EXERCISE:
Quote precisely the run of lines opening with the line containing "Continue the OpenSCAD" and closing with the line containing "for building one", and nothing else.

DATASET RECORDS:

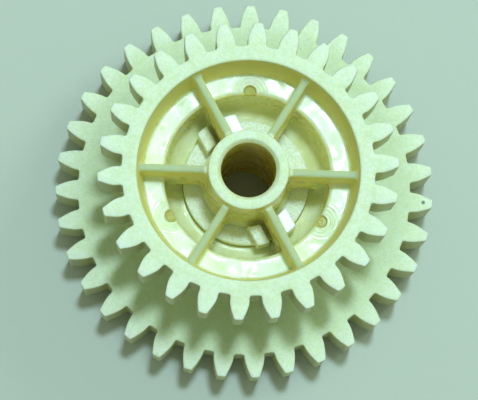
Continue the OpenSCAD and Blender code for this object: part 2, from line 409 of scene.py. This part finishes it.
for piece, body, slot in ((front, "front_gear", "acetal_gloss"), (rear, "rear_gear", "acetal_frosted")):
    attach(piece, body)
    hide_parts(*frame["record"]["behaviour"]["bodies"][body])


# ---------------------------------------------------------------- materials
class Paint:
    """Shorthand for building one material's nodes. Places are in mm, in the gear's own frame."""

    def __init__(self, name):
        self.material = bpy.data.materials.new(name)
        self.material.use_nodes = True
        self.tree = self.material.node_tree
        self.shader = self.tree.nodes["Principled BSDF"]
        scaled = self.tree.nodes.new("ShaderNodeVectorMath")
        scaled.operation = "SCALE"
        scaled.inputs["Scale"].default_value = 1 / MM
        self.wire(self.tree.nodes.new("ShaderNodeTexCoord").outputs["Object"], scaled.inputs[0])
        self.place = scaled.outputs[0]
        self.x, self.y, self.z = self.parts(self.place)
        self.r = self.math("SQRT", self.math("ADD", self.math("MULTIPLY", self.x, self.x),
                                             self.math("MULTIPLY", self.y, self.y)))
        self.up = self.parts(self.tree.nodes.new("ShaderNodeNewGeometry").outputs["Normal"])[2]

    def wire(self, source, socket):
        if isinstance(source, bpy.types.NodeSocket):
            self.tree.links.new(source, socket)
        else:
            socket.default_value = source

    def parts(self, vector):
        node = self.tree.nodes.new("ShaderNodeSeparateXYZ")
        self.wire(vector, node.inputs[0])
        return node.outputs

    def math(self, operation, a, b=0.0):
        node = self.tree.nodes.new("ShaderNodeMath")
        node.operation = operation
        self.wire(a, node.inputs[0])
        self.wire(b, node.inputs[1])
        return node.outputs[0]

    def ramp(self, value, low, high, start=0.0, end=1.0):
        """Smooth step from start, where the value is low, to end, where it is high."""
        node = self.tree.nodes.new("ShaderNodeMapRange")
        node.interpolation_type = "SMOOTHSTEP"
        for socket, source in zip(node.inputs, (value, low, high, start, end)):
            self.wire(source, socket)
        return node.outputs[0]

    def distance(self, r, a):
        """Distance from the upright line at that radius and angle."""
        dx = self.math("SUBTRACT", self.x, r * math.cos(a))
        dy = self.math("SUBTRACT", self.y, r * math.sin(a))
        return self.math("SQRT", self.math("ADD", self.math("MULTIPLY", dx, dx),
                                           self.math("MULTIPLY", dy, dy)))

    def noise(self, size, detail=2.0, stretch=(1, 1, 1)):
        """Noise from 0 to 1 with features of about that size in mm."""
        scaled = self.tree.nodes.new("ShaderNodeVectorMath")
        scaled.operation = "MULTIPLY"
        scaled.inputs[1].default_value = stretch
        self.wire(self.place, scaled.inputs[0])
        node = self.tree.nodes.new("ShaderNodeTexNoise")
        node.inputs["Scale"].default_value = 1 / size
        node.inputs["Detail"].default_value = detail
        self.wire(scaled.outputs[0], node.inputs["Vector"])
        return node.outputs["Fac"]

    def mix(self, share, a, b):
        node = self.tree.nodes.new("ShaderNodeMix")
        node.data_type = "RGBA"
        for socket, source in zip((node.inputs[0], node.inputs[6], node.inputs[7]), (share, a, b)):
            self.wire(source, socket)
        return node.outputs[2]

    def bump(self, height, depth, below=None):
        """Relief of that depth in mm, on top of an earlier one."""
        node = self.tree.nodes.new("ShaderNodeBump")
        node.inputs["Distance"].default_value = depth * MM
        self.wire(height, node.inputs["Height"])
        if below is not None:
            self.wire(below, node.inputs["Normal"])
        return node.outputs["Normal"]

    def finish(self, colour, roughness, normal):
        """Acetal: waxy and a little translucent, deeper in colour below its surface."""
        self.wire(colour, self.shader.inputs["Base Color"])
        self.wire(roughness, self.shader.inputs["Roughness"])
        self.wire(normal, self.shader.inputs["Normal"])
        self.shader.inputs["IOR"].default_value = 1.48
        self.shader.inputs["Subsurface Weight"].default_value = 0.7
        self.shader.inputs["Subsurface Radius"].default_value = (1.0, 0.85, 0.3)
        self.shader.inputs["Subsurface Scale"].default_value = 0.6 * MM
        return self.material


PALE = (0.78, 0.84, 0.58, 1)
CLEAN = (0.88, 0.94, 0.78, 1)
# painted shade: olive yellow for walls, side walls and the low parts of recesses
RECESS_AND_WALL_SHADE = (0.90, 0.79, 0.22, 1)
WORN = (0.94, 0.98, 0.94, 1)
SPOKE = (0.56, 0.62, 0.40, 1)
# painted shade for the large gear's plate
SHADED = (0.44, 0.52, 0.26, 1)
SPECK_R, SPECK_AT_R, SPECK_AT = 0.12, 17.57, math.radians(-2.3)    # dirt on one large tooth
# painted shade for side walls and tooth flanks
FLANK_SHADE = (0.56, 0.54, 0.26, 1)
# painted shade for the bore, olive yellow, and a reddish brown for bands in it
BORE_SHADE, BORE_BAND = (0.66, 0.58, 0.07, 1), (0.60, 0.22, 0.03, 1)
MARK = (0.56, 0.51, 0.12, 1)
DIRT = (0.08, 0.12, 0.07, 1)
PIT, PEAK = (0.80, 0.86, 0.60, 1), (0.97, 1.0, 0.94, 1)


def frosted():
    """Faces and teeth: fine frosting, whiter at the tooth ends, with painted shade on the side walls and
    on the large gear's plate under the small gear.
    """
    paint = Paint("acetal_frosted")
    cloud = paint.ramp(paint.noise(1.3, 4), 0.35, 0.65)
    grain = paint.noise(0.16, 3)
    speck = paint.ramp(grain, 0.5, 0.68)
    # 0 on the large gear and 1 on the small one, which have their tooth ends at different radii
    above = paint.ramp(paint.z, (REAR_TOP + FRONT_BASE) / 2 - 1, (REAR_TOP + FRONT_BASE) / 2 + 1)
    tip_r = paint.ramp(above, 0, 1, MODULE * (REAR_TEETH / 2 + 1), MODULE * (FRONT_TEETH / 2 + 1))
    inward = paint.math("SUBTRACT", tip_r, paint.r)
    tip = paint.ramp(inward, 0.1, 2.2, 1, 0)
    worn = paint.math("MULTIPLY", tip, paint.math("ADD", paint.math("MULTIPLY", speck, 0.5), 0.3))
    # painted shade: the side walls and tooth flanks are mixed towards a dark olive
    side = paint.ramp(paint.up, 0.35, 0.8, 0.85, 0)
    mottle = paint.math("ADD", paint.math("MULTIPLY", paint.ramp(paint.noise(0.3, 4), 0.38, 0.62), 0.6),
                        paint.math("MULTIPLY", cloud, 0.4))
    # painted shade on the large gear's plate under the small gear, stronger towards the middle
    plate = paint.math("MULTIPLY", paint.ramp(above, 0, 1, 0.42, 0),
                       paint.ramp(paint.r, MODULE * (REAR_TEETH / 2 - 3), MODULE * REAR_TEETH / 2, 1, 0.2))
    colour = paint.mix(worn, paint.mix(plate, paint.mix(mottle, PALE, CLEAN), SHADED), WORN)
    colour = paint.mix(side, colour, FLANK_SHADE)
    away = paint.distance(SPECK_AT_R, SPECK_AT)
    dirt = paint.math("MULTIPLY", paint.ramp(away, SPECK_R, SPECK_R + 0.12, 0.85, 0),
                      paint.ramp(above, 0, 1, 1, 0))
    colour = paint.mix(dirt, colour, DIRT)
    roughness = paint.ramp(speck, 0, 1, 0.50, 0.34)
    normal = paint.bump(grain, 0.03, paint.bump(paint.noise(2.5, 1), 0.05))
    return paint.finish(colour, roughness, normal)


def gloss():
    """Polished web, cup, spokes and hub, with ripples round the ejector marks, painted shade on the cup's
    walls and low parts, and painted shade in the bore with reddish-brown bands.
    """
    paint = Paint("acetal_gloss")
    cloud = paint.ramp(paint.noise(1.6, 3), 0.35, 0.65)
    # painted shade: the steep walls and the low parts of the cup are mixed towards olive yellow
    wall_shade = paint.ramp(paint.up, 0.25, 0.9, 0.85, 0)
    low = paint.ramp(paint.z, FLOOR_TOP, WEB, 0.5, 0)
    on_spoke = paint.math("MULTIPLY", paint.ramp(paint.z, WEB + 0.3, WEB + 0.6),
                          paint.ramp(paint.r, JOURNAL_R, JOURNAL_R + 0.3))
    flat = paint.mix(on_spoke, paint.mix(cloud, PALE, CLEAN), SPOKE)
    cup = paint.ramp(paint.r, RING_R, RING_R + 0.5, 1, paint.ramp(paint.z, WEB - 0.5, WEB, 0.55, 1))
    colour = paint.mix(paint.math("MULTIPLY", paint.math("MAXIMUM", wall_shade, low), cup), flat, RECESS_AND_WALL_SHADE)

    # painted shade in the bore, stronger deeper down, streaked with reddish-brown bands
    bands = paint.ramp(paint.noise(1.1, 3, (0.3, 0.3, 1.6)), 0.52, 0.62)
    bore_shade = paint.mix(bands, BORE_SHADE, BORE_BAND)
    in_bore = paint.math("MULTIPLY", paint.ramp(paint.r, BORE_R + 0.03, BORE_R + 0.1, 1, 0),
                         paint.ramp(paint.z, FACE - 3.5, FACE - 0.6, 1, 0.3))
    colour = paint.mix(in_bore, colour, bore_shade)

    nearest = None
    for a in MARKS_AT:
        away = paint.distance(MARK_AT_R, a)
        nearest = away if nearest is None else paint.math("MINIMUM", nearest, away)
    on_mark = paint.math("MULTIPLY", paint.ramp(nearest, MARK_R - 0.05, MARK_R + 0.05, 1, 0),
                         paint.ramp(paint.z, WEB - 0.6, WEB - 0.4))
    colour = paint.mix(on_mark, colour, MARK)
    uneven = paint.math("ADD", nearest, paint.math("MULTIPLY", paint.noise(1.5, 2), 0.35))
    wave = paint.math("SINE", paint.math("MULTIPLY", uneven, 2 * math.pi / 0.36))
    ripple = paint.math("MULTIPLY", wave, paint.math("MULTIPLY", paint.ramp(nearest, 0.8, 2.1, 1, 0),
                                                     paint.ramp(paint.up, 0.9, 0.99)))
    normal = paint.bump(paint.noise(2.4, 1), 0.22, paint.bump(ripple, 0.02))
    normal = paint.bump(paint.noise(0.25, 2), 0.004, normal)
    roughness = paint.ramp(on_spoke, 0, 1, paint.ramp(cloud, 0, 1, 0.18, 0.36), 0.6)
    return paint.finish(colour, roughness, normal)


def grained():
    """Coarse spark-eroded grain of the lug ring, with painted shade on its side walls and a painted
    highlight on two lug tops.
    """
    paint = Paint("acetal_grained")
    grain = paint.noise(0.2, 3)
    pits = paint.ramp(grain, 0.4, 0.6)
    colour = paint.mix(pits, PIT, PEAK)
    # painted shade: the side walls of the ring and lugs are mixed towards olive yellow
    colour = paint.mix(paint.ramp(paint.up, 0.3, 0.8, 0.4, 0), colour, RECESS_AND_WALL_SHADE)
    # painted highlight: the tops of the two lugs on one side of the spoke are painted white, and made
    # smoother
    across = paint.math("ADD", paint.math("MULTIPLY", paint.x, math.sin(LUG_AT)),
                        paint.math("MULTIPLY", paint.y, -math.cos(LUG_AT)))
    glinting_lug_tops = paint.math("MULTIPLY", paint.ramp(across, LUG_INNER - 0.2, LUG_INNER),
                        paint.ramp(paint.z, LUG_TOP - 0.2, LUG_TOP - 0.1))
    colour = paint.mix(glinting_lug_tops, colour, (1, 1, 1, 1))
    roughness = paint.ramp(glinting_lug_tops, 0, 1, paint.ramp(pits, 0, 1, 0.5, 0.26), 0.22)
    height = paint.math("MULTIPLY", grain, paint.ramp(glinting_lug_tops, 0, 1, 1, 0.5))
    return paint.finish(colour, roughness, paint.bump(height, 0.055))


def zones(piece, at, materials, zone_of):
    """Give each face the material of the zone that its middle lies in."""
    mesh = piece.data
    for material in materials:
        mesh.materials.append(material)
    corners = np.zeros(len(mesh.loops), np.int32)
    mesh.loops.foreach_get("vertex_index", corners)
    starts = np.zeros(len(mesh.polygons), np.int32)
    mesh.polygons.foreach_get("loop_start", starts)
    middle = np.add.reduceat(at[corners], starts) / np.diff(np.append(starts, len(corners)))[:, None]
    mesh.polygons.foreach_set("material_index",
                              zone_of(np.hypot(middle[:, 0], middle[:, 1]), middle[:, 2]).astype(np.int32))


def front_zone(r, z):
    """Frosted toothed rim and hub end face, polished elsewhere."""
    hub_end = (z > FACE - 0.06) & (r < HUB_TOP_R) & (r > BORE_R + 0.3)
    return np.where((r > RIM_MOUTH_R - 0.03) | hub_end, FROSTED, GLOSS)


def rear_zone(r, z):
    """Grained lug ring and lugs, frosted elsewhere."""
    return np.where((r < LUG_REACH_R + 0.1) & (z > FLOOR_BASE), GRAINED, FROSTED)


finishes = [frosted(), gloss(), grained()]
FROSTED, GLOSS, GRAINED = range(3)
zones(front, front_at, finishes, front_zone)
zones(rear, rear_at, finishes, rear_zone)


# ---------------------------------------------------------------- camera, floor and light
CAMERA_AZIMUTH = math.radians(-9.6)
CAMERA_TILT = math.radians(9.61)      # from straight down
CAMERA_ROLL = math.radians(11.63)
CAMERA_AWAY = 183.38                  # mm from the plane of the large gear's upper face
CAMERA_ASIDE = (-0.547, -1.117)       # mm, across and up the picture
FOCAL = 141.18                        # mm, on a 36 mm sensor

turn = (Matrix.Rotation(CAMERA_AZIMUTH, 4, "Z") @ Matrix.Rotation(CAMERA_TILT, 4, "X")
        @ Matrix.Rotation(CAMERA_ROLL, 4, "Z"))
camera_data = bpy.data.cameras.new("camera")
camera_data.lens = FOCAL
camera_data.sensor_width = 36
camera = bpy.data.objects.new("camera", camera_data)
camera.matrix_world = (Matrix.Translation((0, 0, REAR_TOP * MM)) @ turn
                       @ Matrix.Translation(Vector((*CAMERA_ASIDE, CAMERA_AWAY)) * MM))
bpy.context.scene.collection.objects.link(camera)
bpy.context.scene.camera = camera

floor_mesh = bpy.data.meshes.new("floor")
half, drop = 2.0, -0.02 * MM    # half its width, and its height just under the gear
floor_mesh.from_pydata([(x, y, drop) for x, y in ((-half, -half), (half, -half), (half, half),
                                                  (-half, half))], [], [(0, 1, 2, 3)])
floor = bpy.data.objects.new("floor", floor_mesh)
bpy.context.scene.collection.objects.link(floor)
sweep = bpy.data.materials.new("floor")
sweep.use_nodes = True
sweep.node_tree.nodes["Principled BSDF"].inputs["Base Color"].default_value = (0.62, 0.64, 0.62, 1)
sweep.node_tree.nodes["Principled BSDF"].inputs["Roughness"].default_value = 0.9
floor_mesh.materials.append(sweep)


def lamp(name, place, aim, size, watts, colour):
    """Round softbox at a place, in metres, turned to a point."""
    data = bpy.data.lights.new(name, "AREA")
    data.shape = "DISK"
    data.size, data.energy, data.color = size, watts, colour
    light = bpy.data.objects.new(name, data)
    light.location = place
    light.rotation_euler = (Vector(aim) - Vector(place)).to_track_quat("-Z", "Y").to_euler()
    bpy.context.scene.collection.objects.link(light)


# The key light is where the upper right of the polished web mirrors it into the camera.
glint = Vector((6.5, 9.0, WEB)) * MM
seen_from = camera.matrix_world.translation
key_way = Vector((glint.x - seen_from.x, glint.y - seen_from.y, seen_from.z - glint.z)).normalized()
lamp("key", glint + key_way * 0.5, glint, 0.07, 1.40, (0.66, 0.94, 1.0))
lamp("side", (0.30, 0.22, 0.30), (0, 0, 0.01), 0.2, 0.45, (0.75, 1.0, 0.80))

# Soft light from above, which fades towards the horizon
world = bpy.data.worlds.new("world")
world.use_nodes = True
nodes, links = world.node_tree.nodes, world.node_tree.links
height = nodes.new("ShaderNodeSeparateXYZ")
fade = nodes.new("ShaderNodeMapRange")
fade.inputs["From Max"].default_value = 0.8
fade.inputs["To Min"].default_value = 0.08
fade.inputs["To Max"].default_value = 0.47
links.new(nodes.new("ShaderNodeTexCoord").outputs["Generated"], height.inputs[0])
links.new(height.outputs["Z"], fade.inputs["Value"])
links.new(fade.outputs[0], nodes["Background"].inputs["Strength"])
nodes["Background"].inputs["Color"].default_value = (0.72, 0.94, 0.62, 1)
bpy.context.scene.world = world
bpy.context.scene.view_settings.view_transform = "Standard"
--
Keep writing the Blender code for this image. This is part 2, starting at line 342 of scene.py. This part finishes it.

SOLUTION:
Continue the OpenSCAD and Blender code for this object: part 2, from line 409 of scene.py. This part finishes it.
for piece, body, slot in ((front, "front_gear", "acetal_gloss"), (rear, "rear_gear", "acetal_frosted")):
    attach(piece, body)
    hide_parts(*frame["record"]["behaviour"]["bodies"][body])


# ---------------------------------------------------------------- materials
class Paint:
    """Shorthand for building one material's nodes. Places are in mm, in the gear's own frame."""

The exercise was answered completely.